Exercise directions -
Restate verbatim the lines between the one holding "at height z." and the one holding "cad_parts[node].hide_render = cad_parts[node].hide_viewport", both included, and no others.

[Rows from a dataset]

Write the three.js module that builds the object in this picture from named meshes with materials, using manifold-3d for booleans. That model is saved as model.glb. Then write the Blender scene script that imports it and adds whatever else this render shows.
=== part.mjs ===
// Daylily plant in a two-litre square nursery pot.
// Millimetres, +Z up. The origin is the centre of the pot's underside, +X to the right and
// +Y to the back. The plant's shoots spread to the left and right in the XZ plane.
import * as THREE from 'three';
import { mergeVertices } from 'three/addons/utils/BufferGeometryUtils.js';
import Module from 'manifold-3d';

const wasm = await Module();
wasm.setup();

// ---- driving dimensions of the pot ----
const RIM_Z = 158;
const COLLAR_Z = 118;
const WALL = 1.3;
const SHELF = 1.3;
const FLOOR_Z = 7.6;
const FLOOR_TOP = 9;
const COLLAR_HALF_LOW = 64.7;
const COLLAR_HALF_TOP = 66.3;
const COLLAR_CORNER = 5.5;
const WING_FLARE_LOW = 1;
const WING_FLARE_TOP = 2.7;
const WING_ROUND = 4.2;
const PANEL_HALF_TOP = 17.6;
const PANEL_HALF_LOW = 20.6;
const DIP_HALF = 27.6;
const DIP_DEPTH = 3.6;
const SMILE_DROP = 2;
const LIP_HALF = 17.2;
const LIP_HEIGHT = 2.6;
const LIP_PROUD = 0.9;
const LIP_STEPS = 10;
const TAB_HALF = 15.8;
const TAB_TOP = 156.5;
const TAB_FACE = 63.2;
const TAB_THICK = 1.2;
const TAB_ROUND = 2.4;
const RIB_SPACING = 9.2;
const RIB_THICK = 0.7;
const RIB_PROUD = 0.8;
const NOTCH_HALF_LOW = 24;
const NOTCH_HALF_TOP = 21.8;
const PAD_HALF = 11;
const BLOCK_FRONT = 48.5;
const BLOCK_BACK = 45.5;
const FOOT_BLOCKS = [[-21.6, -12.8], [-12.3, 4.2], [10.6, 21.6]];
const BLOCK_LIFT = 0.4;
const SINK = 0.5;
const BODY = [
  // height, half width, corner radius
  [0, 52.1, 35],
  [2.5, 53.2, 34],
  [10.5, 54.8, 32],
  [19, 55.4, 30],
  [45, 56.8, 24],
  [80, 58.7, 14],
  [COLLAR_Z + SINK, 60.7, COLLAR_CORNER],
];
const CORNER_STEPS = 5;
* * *
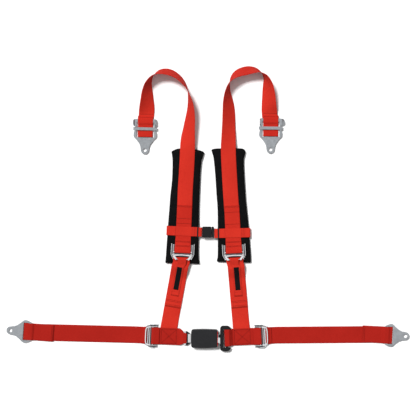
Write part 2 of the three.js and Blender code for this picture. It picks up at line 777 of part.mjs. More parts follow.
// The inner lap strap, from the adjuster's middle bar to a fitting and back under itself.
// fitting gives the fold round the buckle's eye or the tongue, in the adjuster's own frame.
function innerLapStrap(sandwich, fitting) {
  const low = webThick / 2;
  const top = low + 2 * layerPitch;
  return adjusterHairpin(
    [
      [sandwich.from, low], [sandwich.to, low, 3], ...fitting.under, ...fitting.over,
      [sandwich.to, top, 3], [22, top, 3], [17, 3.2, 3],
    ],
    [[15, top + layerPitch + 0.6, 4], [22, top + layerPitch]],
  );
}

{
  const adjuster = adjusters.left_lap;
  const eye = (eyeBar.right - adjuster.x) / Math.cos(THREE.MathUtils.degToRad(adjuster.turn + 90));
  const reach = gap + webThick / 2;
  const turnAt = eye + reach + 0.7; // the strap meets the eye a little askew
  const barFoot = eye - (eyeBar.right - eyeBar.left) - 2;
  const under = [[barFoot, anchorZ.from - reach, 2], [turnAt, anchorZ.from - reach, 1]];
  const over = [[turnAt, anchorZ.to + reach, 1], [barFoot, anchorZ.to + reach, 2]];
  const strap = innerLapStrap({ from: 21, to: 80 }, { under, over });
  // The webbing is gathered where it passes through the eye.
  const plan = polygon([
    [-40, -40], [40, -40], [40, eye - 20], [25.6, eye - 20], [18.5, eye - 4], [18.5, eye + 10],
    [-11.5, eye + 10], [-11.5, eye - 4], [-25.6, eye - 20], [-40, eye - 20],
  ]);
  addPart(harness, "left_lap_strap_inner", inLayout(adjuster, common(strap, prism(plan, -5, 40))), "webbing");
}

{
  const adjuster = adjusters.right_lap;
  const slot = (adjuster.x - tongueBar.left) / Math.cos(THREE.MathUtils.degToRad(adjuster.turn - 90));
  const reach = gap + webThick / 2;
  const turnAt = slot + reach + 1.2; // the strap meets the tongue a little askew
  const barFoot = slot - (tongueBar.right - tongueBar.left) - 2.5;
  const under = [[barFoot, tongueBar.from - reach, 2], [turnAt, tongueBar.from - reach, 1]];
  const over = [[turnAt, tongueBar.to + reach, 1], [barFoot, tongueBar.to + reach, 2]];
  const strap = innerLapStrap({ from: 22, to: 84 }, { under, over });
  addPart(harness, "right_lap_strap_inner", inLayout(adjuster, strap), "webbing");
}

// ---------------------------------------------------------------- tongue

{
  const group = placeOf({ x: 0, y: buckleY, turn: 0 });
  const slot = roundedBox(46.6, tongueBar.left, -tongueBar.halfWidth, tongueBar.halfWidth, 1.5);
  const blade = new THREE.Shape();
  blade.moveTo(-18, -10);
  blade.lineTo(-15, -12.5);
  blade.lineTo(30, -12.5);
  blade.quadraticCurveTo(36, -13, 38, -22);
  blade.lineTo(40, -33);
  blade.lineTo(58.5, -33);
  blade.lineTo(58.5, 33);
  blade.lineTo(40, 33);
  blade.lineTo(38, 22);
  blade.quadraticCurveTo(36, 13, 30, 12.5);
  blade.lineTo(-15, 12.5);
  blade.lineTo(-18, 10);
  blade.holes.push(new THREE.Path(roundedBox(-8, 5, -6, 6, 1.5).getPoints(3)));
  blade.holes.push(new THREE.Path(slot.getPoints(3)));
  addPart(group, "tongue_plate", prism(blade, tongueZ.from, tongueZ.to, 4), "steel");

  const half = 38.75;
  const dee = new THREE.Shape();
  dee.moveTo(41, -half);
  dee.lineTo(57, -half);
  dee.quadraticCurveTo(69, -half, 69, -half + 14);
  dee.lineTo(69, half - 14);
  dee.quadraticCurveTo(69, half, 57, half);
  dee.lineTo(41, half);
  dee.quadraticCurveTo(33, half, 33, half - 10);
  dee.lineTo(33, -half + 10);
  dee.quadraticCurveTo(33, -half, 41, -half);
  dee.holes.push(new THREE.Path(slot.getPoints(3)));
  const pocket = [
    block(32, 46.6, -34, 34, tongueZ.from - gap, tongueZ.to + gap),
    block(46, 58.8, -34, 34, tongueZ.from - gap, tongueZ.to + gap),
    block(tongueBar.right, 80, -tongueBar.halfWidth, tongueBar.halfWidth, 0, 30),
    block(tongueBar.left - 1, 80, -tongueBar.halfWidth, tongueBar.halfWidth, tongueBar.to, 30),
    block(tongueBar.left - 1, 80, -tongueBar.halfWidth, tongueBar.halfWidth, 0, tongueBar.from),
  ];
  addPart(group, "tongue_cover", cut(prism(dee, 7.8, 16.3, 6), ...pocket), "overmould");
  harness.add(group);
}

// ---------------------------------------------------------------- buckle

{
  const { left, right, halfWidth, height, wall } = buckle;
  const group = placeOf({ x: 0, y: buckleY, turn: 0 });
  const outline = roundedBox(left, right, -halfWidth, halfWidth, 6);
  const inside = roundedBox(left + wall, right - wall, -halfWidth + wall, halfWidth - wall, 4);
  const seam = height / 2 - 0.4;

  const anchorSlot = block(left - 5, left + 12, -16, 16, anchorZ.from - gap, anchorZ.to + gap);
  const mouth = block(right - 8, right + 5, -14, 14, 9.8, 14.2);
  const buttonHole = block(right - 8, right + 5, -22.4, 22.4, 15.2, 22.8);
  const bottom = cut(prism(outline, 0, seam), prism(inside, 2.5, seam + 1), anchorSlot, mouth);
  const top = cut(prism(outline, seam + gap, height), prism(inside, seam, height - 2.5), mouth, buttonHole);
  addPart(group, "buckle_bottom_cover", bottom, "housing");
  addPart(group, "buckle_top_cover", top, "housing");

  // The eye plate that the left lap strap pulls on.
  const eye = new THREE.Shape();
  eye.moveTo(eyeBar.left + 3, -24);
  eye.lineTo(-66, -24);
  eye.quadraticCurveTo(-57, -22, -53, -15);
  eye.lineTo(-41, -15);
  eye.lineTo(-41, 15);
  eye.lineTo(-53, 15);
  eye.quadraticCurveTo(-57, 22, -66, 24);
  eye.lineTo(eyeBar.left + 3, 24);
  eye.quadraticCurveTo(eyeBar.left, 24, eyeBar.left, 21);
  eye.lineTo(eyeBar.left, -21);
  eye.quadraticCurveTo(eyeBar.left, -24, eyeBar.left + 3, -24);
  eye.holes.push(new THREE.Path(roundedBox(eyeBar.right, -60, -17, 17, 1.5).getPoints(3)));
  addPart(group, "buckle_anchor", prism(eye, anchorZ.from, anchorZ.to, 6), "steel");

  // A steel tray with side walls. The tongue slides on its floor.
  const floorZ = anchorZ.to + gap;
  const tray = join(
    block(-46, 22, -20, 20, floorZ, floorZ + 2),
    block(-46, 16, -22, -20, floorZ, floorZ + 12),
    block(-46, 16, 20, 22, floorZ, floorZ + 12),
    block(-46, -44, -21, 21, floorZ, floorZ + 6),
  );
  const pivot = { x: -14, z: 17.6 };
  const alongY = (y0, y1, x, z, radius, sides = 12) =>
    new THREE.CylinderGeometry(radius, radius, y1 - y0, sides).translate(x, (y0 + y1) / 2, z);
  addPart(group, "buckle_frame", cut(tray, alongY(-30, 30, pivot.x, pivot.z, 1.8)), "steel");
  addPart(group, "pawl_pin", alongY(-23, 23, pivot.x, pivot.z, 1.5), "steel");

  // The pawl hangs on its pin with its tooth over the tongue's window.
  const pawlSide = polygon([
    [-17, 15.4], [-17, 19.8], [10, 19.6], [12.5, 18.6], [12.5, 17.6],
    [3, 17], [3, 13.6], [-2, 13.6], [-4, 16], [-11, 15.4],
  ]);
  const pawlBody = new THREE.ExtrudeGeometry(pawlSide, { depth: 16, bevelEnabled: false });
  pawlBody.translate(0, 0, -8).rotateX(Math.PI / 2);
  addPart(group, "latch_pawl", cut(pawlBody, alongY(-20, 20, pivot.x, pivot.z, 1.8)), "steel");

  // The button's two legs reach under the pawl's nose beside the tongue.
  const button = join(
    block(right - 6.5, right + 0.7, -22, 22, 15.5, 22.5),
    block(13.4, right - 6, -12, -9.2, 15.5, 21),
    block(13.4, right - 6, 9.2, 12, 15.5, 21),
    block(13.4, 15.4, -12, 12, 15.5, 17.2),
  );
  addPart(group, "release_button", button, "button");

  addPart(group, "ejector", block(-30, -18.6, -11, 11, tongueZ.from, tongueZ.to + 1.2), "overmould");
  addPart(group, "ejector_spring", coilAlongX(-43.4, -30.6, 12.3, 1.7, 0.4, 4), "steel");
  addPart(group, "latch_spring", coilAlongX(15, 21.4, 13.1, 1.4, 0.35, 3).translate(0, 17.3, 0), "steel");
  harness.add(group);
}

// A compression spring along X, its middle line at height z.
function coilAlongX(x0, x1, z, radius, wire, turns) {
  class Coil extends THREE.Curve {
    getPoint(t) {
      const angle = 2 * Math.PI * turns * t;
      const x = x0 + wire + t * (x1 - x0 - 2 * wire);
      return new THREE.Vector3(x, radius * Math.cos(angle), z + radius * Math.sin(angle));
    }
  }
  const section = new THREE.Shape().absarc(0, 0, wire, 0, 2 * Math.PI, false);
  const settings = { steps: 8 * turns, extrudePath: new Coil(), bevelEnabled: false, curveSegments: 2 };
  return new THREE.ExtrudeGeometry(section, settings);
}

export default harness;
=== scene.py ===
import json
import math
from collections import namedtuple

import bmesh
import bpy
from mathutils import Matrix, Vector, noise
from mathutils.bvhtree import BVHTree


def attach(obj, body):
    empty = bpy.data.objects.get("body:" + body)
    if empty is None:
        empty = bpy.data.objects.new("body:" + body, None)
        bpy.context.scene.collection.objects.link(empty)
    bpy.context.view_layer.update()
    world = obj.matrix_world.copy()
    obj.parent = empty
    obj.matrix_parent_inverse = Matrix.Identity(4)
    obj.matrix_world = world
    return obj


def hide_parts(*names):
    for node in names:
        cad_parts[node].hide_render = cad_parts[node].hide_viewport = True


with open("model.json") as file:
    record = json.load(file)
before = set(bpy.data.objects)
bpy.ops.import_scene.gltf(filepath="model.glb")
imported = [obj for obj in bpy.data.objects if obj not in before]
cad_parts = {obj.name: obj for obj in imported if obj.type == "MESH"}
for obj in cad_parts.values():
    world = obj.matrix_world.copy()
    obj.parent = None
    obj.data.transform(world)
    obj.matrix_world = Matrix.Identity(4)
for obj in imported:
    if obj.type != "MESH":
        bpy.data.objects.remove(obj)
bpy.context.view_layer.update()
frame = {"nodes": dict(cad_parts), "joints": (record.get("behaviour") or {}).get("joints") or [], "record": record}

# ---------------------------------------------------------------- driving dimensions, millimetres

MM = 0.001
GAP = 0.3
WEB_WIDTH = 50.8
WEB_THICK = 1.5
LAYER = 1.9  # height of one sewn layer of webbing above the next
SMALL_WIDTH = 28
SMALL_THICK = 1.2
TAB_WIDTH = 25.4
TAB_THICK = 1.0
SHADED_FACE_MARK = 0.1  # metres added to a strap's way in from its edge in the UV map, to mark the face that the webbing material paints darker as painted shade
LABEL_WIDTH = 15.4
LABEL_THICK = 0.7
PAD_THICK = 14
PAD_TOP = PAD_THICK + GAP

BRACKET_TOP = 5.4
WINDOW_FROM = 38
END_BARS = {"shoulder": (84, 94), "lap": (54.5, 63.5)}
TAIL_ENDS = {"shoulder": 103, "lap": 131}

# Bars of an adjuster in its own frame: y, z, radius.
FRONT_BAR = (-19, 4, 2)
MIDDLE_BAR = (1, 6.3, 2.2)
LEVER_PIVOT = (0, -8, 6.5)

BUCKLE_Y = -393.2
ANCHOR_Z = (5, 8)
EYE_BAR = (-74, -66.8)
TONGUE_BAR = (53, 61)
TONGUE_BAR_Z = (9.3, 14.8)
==
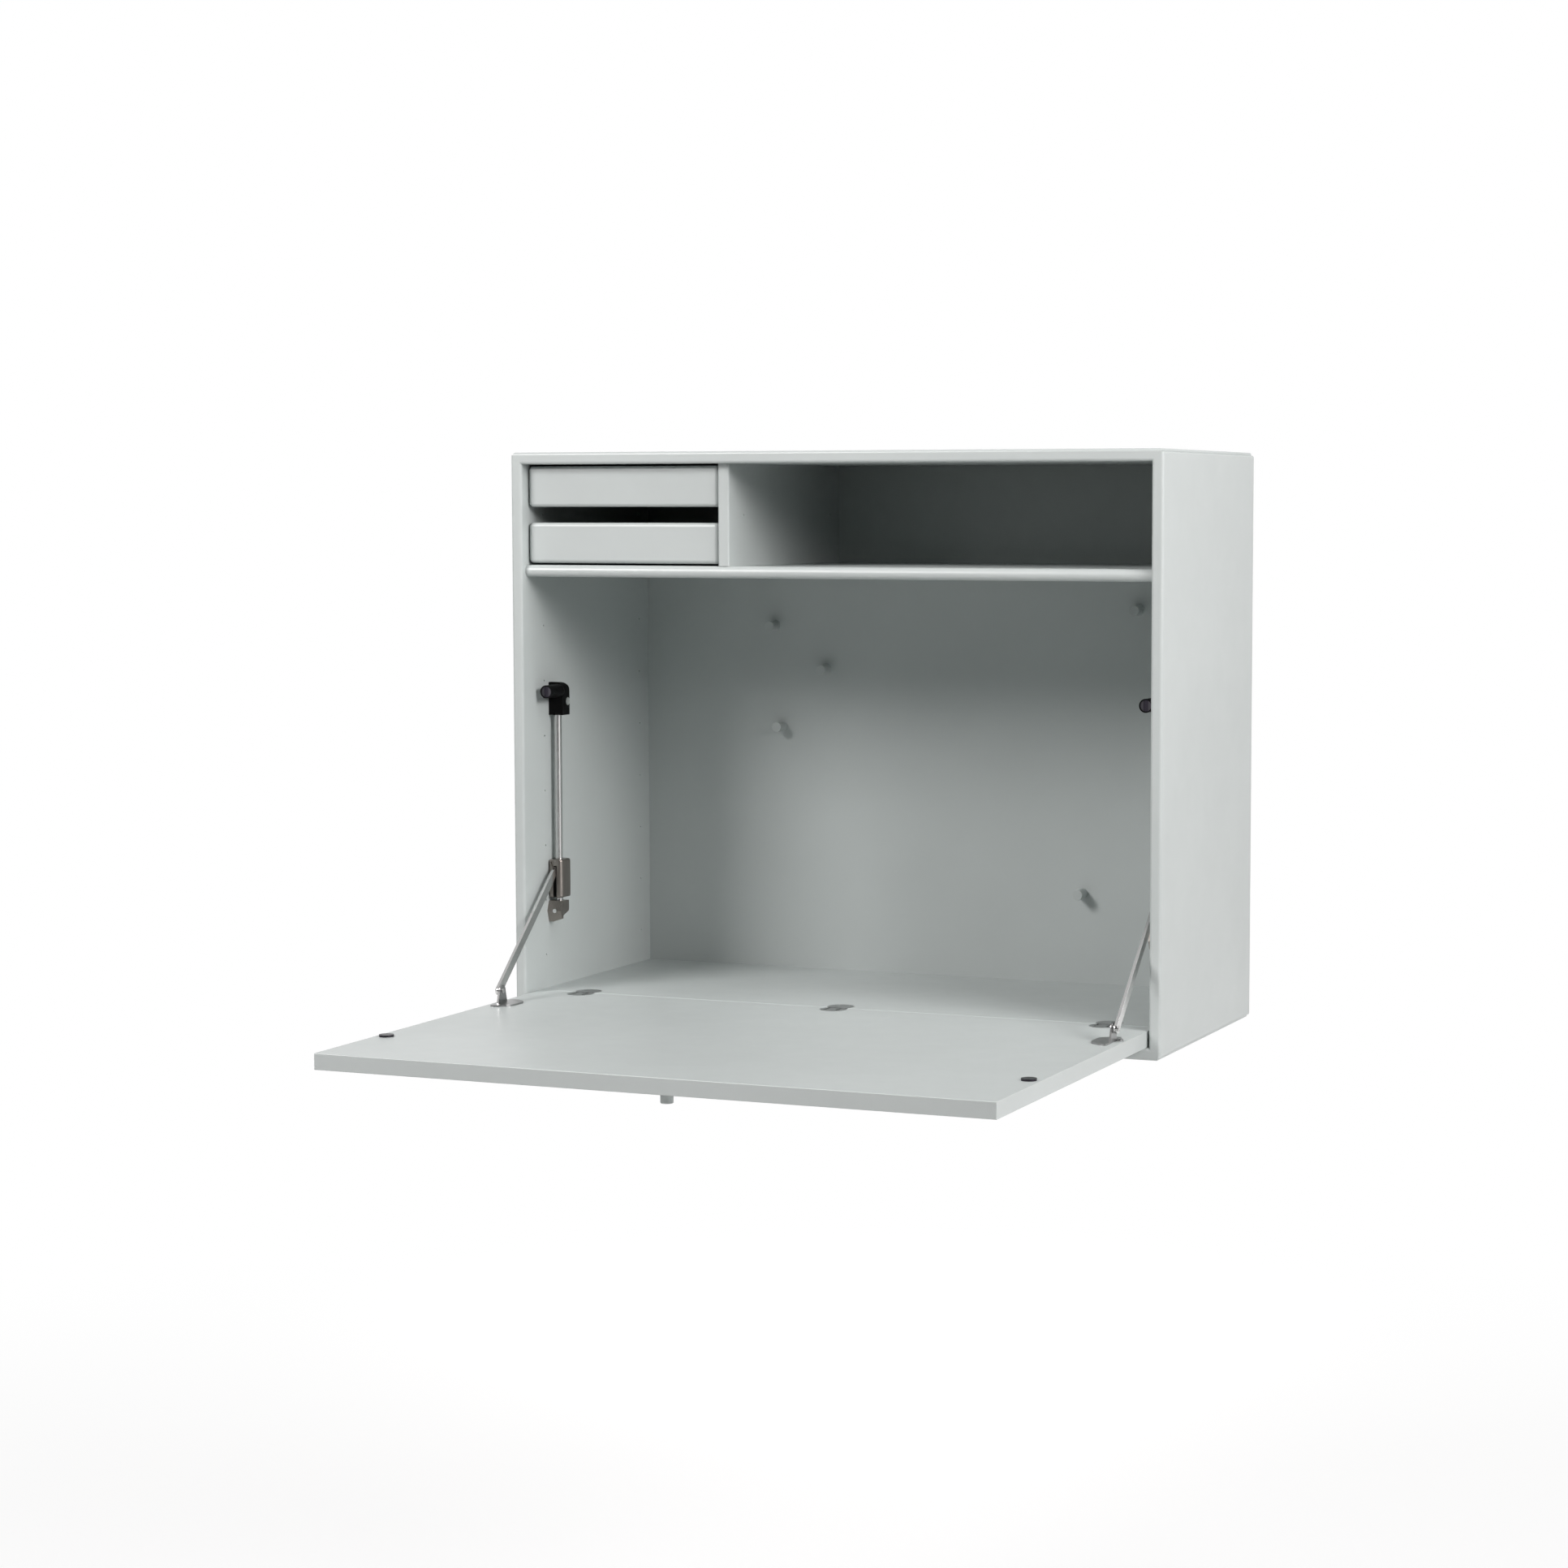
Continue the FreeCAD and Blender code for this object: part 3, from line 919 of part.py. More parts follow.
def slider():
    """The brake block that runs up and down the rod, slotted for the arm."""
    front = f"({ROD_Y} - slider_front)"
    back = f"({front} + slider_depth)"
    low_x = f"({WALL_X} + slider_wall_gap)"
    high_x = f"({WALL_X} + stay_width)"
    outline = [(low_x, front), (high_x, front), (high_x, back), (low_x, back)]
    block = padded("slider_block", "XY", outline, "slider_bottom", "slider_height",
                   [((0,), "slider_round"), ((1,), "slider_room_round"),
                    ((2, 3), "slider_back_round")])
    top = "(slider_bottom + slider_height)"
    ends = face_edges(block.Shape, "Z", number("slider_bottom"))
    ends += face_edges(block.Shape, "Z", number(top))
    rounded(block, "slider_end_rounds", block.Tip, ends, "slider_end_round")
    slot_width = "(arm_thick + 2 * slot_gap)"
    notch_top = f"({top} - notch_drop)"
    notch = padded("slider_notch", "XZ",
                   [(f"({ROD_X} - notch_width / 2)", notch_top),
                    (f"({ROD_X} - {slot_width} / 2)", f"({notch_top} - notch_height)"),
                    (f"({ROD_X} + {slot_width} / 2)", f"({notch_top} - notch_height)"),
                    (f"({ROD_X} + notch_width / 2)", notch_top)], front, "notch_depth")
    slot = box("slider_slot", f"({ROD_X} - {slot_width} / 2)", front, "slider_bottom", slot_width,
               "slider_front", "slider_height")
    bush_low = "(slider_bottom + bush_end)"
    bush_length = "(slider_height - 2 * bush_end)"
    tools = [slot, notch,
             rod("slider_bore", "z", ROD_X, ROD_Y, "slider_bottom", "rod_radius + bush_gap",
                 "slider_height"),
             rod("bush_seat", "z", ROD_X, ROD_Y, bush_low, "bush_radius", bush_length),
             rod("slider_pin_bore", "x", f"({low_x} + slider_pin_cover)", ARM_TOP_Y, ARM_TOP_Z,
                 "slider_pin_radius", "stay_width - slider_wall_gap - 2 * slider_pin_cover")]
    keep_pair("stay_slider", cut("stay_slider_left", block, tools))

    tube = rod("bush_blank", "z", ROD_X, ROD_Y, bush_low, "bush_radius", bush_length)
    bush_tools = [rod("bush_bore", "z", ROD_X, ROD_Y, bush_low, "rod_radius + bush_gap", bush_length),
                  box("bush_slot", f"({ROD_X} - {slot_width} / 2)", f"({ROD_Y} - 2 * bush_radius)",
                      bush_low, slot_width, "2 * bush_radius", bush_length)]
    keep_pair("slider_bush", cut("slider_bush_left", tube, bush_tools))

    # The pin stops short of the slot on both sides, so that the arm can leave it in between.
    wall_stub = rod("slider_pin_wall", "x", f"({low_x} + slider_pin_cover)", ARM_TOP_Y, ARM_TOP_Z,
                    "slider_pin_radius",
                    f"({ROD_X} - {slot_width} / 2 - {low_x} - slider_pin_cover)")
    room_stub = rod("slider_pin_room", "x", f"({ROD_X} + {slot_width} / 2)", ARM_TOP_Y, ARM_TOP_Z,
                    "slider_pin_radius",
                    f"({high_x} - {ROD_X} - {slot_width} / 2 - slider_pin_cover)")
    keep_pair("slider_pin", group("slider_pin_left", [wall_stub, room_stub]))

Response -
// A compression spring along X, its middle line at height z.
function coilAlongX(x0, x1, z, radius, wire, turns) {
  class Coil extends THREE.Curve {
    getPoint(t) {
      const angle = 2 * Math.PI * turns * t;
      const x = x0 + wire + t * (x1 - x0 - 2 * wire);
      return new THREE.Vector3(x, radius * Math.cos(angle), z + radius * Math.sin(angle));
    }
  }
  const section = new THREE.Shape().absarc(0, 0, wire, 0, 2 * Math.PI, false);
  const settings = { steps: 8 * turns, extrudePath: new Coil(), bevelEnabled: false, curveSegments: 2 };
  return new THREE.ExtrudeGeometry(section, settings);
}

export default harness;
=== scene.py ===
import json
import math
from collections import namedtuple

import bmesh
import bpy
from mathutils import Matrix, Vector, noise
from mathutils.bvhtree import BVHTree


def attach(obj, body):
    empty = bpy.data.objects.get("body:" + body)
    if empty is None:
        empty = bpy.data.objects.new("body:" + body, None)
        bpy.context.scene.collection.objects.link(empty)
    bpy.context.view_layer.update()
    world = obj.matrix_world.copy()
    obj.parent = empty
    obj.matrix_parent_inverse = Matrix.Identity(4)
    obj.matrix_world = world
    return obj


def hide_parts(*names):
    for node in names:
        cad_parts[node].hide_render = cad_parts[node].hide_viewport = True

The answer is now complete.